Despite all the advantages of a separate NDA over a single provision within the employment agreement, a problem that might occur in practice is: what if an employee refuses to sign an NDA with their employer. Although most employees will sign the offered NDA without thinking too much, it is not excluded that you will stumble upon individuals who are not in love with the idea of obligatory confidentiality. If this happens, several questions will be posed:
- Is disclosing every business secret to all employees truly necessary? One of the common measures of confidentiality protection is to limit the circle of the individual with whom this information is shared. The fewer people know about it, the lesser the risk of confidential information leaking outside the company is. So, you should think about the possibility of giving access to confidential information only to those employees who directly need them in order to perform work tasks, by which the chances of disclosing valuable information are lowered.
- How willing are you to modify your NDA? If you are aware that certain parts of your NDA can (un)justifiably cause your employees aversion, you should think through whether it is possible to adjust the agreement so that it is clearer to employees, so that they can see its true necessity and accept it. Still, we recommend you be careful with this so that you don’t reduce the level of your trade secret protection and jeopardize your business.
- Is the employee’s refusal truly justified? On the other hand, if your employee, without any obvious reasons, refuses to sign a confidentiality agreement, this should be a red flag, and raise suspicion regarding their credibility and loyalty. In this case, it is worth asking yourself whether you truly want someone who is not willing to be bound by confidentiality in your team.

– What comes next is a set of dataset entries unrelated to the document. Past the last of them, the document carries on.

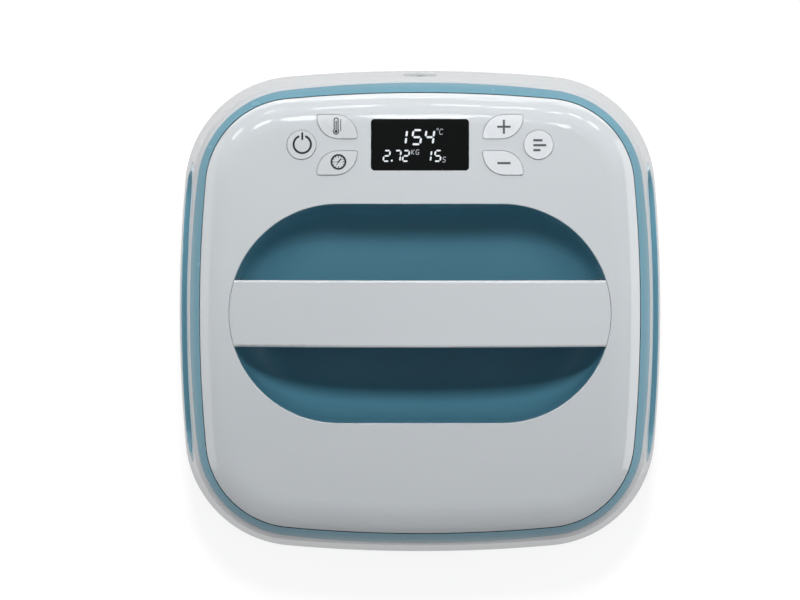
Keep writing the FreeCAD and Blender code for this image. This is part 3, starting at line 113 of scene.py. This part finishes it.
class Finish:
    """A material round one Principled shader; what is the same all over is set on its own sockets."""

    def __init__(self, name, **fixed):
        self.material = bpy.data.materials.new(name)
        self.material.use_nodes = True
        self.tree = self.material.node_tree
        self.shader = self.tree.nodes["Principled BSDF"]
        for socket, value in fixed.items():
            self.put(socket.replace("_", " "), value)
        self.place = self.node("ShaderNodeTexCoord", {}, {}, "Object")

    def put(self, socket, value):
        """Give one of the shader's sockets a value or a link."""
        self.feed(self.shader.inputs[socket], value)

    def feed(self, socket, value):
        """Link a value to a socket, or set a colour or a number on it."""
        if isinstance(value, Value):
            self.tree.links.new(value.socket, socket)
        elif isinstance(value, tuple):
            socket.default_value = (*value, 1.0)
        else:
            socket.default_value = value

    def node(self, kind, settings, inputs, output=0):
        """Add a node: its settings first, then the values or links of its sockets."""
        item = self.tree.nodes.new(kind)
        for name, value in settings.items():
            if name == "stops":
                for stop, (position, level) in zip(item.color_ramp.elements, value):
                    stop.position = position
                    stop.color = (*grey(level), 1.0)
            else:
                setattr(item, name, value)
        for key, value in inputs.items():
            self.feed(item.inputs[key], value)
        return Value(self, item.outputs[output])

    def noise(self, scale, detail=3.0, place=None):
        """Cloudy noise from 0 to 1, its scale counted per metre."""
        sockets = {"Vector": place or self.place, "Scale": scale, "Detail": detail}
        return self.node("ShaderNodeTexNoise", {}, sockets)

    def stretched(self, x, y, z):
        """The place on the piece, stretched so that a pattern runs along one way."""
        sockets = {"Vector": self.place, "Scale": Vector((x, y, z))}
        return self.node("ShaderNodeMapping", {}, sockets)

    def part(self, axis):
        """One coordinate of the place on the piece."""
        return self.node("ShaderNodeSeparateXYZ", {}, {"Vector": self.place}, axis)

    def between(self, amount, first, second):
        """Blend two colours."""
        sockets = {0: amount, 6: first, 7: second}
        return self.node("ShaderNodeMix", {"data_type": "RGBA"}, sockets, 2)

    def grain(self, height, strength, depth):
        """Raise a fine relief on the surface."""
        sockets = {"Strength": strength, "Distance": depth, "Height": height}
        self.put("Normal", self.node("ShaderNodeBump", {}, sockets))


# ---- finishes of mouldings, glass, ink, metals and boards ---------------------------------------

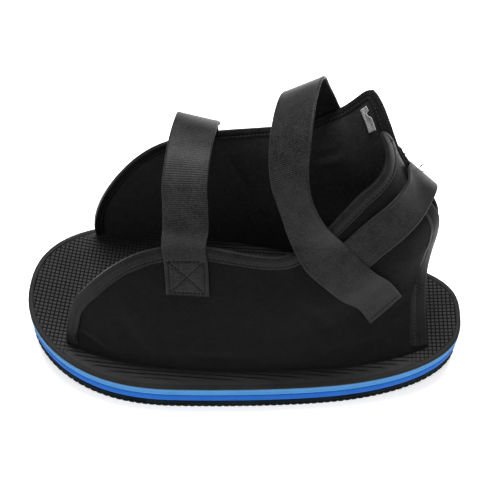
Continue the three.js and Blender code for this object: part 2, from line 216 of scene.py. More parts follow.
# Closed cell foam: fine pores, faint rubbed patches, paler along the cut edges. UV height is in millimetres
def foamMat(name, dark, light, edge, thickness):
    mat, shader = newMat(name, 0.7, 0.12)
    coord = objectCoord(mat)
    uv = add(mat, "ShaderNodeUVMap", uv_map="UVMap").outputs["UV"]
    height = add(mat, "ShaderNodeSeparateXYZ", {0: uv}).outputs[1]
    patches = noise(mat, coord, 70, 5, 0.7)
    pores = add(mat, "ShaderNodeTexVoronoi", {"Vector": coord, "Scale": 1100.0}).outputs["Distance"]
    color = ramp(mat, patches, dark, light, 0.3, 0.7)
    inputs = {"Value": height, "From Min": thickness * 0.62, "From Max": thickness * 0.98}
    upper = add(mat, "ShaderNodeMapRange", inputs).outputs["Result"]
    color = mixColor(mat, "MIX", math2(mat, "MULTIPLY", upper, 0.6), color, (*edge, 1.0))
    pitted = ramp(mat, pores, (0.72, 0.72, 0.72), (1.1, 1.1, 1.1), 0.1, 0.6)
    color = mixColor(mat, "MULTIPLY", 0.35, color, pitted)
    mat.node_tree.links.new(color, shader.inputs["Base Color"])
    first = bump(mat, shader, pores, 0.25, 0.0002)
    bump(mat, shader, noise(mat, coord, 260, 4), 0.25, 0.0004, first)
    return mat


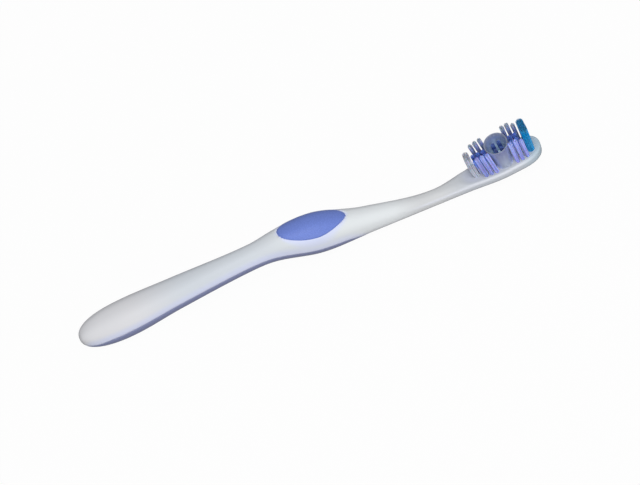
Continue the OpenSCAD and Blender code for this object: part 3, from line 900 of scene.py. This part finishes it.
nylon = {
    "shaftFrom": (0.4, 0.8),  # shares of the length where a colour sets in
    "tipFrom": (0.86, 1),
    "tones": (0.62, 1.3),     # darkest and lightest filament
}
nylonLooks = {
    "outer": {
        "name": "lavenderNylon", "slot": "lavender_nylon", "clear": 0.12,
        "root": (0.36, 0.40, 0.90, 1), "shaft": (0.43, 0.49, 1.0, 1),
        "tip": (0.46, 0.53, 0.98, 1)},
    "outerFar": {
        "name": "smokyNylon", "slot": "lavender_nylon", "clear": 0.3,
        "root": (0.33, 0.42, 0.82, 1), "shaft": (0.40, 0.49, 0.82, 1),
        "tip": (0.51, 0.58, 0.67, 1)},
    "inner": {
        "name": "navyNylon", "slot": "navy_nylon", "clear": 0.1,
        "root": (0.42, 0.47, 0.74, 1), "shaft": (0.15, 0.27, 0.82, 1),
        "tip": (0.20, 0.34, 0.84, 1)},
    "cup": {
        "name": "deepNavyNylon", "slot": "navy_nylon", "clear": 0.1,
        "root": (0.20, 0.28, 0.70, 1), "shaft": (0.07, 0.14, 0.52, 1),
        "tip": (0.15, 0.23, 0.58, 1)},
    "heel": {
        "name": "whiteNylon", "slot": "white_nylon", "clear": 0.1,
        "root": (0.76, 0.80, 0.92, 1), "shaft": (0.62, 0.66, 0.80, 1),
        "tip": (0.56, 0.59, 0.66, 1)},
    "toe": {
        "name": "blueNylon", "slot": "blue_nylon", "clear": 0.06,
        "root": (0.04, 0.34, 0.70, 1), "shaft": (0.0, 0.29, 0.66, 1),
        "tip": (0.05, 0.30, 0.56, 1)},
}


def makeNylon(look):
    material, tree = newMaterial(look["name"])
    along = markOf(tree, "along")
    base = mixColors(tree, rampOf(tree, along, *nylon["shaftFrom"]), look["root"], look["shaft"])
    base = mixColors(tree, rampOf(tree, along, *nylon["tipFrom"]), base, look["tip"])
    tone = addNode(tree, "ShaderNodeMapRange", {
        "Value": markOf(tree, "tone"), "To Min": nylon["tones"][0], "To Max": nylon["tones"][1]})
    finishShader(tree, {
        "Base Color": scaleColor(tree, base, tone.outputs["Result"]), "Roughness": 0.4,
        "Transmission Weight": look["clear"], "IOR": 1.36,
        "Subsurface Weight": 0.2, "Subsurface Scale": 0.3 * mm})
    return material


brass = {
    "color": (0.72, 0.50, 0.20, 1),
    "roughness": 0.35,
}


def makeBrass():
    material, tree = newMaterial("anchorBrass")
    moulded = addGroup(tree, mouldedGroup, {
        "Color": brass["color"], "Drift": 0.2, "Flow Scale": 900, "Grain Scale": 8000,
        "Roughness": brass["roughness"]})
    finishShader(tree, {
        "Base Color": moulded["Color"], "Roughness": moulded["Roughness"], "Metallic": 1})
    return material


# Pieces

bodyPiece = makeBody()
smoothPiece(bodyPiece)
toPiece(bodyPiece, makePearl(), "pearl_plastic", "handle_body")
print("handle body:", len(bodyPiece.data.polygons), "faces")

padPiece = makePad()
smoothPiece(padPiece)
toPiece(padPiece, makeSoftGrip("padElastomer", softGrip["pad"]), "violet_elastomer", "thumb_pad")
gripPiece = makeBackGrip()
smoothPiece(gripPiece)
toPiece(gripPiece, makeSoftGrip("gripElastomer", softGrip["back"]),
        "violet_elastomer", "back_grip")
print("grips laid on the handle")

cupPiece = makeCup()
smoothPiece(cupPiece)
toPiece(cupPiece, makeClearSoft(), "clear_elastomer", "polishing_cup")
print("cup set in the head")

nylons = {kind: makeNylon(look) for kind, look in nylonLooks.items()}
sourceFilament = makeFilament()
for node in sorted(frame["nodes"]):
    if not node.startswith("tuft_") or node == "tuft_anchors":
        continue
    kind = node.split("_")[1]
    if kind == "outer" and "_far_" in node:
        kind = "outerFar"
    toPiece(makeTuft(node, sourceFilament), nylons[kind], nylonLooks[kind]["slot"], node)
bpy.data.objects.remove(sourceFilament)
print("tufts planted")

anchors = frame["nodes"]["tuft_anchors"]
anchors.data.materials.clear()
anchors.data.materials.append(makeBrass())


# Floor, light and camera

studio = {
    "floorWidth": 4.0,
    "floorPaint": (0.45, 0.45, 0.45, 1),
    "floorWhite": 0.97,       # what the camera sees of the floor as plain white
    "top": {"place": (0.05, -0.36, 1.04), "size": 0.47, "watts": 5.7},
    "front": {"place": (0.05, -1.03, 0.38), "size": 0.54, "watts": 5.2},
    "skyColor": (0.97, 0.98, 1, 1),
    "sky": 0.59,
}
white = (1, 1, 1, 1)


def makeFloor():
    bpy.ops.mesh.primitive_plane_add(size=studio["floorWidth"])
    floor = namePiece(bpy.context.object, "floor")
    material, tree = newMaterial("paleFloor")
    rays = addNode(tree, "ShaderNodeLightPath").outputs
    seen = rays["Is Camera Ray"]
    for ray in ("Is Glossy Ray", "Is Transmission Ray"):
        seen = addNode(tree, "ShaderNodeMath", {
            0: seen, 1: rays[ray]}, operation="MAXIMUM").outputs[0]
    share = addNode(tree, "ShaderNodeMath", {
        0: seen, 1: studio["floorWhite"]}, operation="MULTIPLY")
    paint = addNode(tree, "ShaderNodeBsdfDiffuse", {"Color": studio["floorPaint"]})
    glow = addNode(tree, "ShaderNodeEmission", {"Color": white, "Strength": 1})
    mix = addNode(tree, "ShaderNodeMixShader", {
        0: share.outputs[0], 1: paint.outputs["BSDF"], 2: glow.outputs["Emission"]})
    addNode(tree, "ShaderNodeOutputMaterial", {"Surface": mix.outputs["Shader"]})
    floor.data.materials.append(material)


def makeLamp(name, place, size, watts):  # faces the middle of the brush
    bpy.ops.object.light_add(type="AREA", location=place)
    lamp = bpy.context.object
    lamp.name = name
    lamp.data.shape = "DISK"
    lamp.data.size = size
    lamp.data.energy = watts
    lamp.rotation_euler = Vector(place).to_track_quat("Z", "Y").to_euler()


def makeWorld():
    world = bpy.data.worlds.new("studio")
    bpy.context.scene.world = world
    world.use_nodes = True
    tree = world.node_tree
    tree.nodes.clear()
    rays = addNode(tree, "ShaderNodeLightPath")
    sky = addNode(tree, "ShaderNodeBackground", {
        "Color": studio["skyColor"], "Strength": studio["sky"]})
    plain = addNode(tree, "ShaderNodeBackground", {"Color": white, "Strength": 1})
    mix = addNode(tree, "ShaderNodeMixShader", {
        0: rays.outputs["Is Camera Ray"], 1: sky.outputs["Background"],
        2: plain.outputs["Background"]})
    addNode(tree, "ShaderNodeOutputWorld", {"Surface": mix.outputs["Shader"]})


camera = {
    "azimuth": -6,
    "elevation": 45,
    "roll": 18.1,
    "aside": 3.3 * mm,        # the picture's centre, from the brush's middle
    "above": 2.8 * mm,
    "width": 243 * mm,        # what the picture takes in
    "lens": 400,
    "sensor": 36,
    "farthest": 20,
}


def makeCamera():
    azimuth, elevation = math.radians(camera["azimuth"]), math.radians(camera["elevation"])
    back = Vector((math.sin(azimuth) * math.cos(elevation),
                   -math.cos(azimuth) * math.cos(elevation), math.sin(elevation)))
    right = Vector((math.cos(azimuth), math.sin(azimuth), 0))
    up = back.cross(right)
    target = right * camera["aside"] + up * camera["above"]
    roll = Matrix.Rotation(-math.radians(camera["roll"]), 3, back)
    turn = Matrix((roll @ right, roll @ up, back)).transposed().to_4x4()
    distance = camera["width"] * camera["lens"] / camera["sensor"]
    bpy.ops.object.camera_add()
    eye = bpy.context.object
    eye.name = "photoCamera"
    eye.data.lens = camera["lens"]
    eye.data.sensor_width = camera["sensor"]
    eye.data.clip_end = camera["farthest"]
    eye.matrix_world = Matrix.Translation(target + back * distance) @ turn
    bpy.context.scene.camera = eye


makeFloor()
makeWorld()
for name in ("top", "front"):
    makeLamp(name, **studio[name])
makeCamera()
bpy.context.scene.view_settings.view_transform = "Standard"
print("floor, light and camera set")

The risk of leaking company’s trade secrets increases with the number of individuals to whom the secret was disclosed, and the ones in the front row are employees. Thus, the protection of valuable commercial information starts by establishing internal rules within the company. If you adequately secure your ‘treasure’ within the company, the possibility of your whole business being threatened is much lower, and the possibility of a business triumph proportionally grows.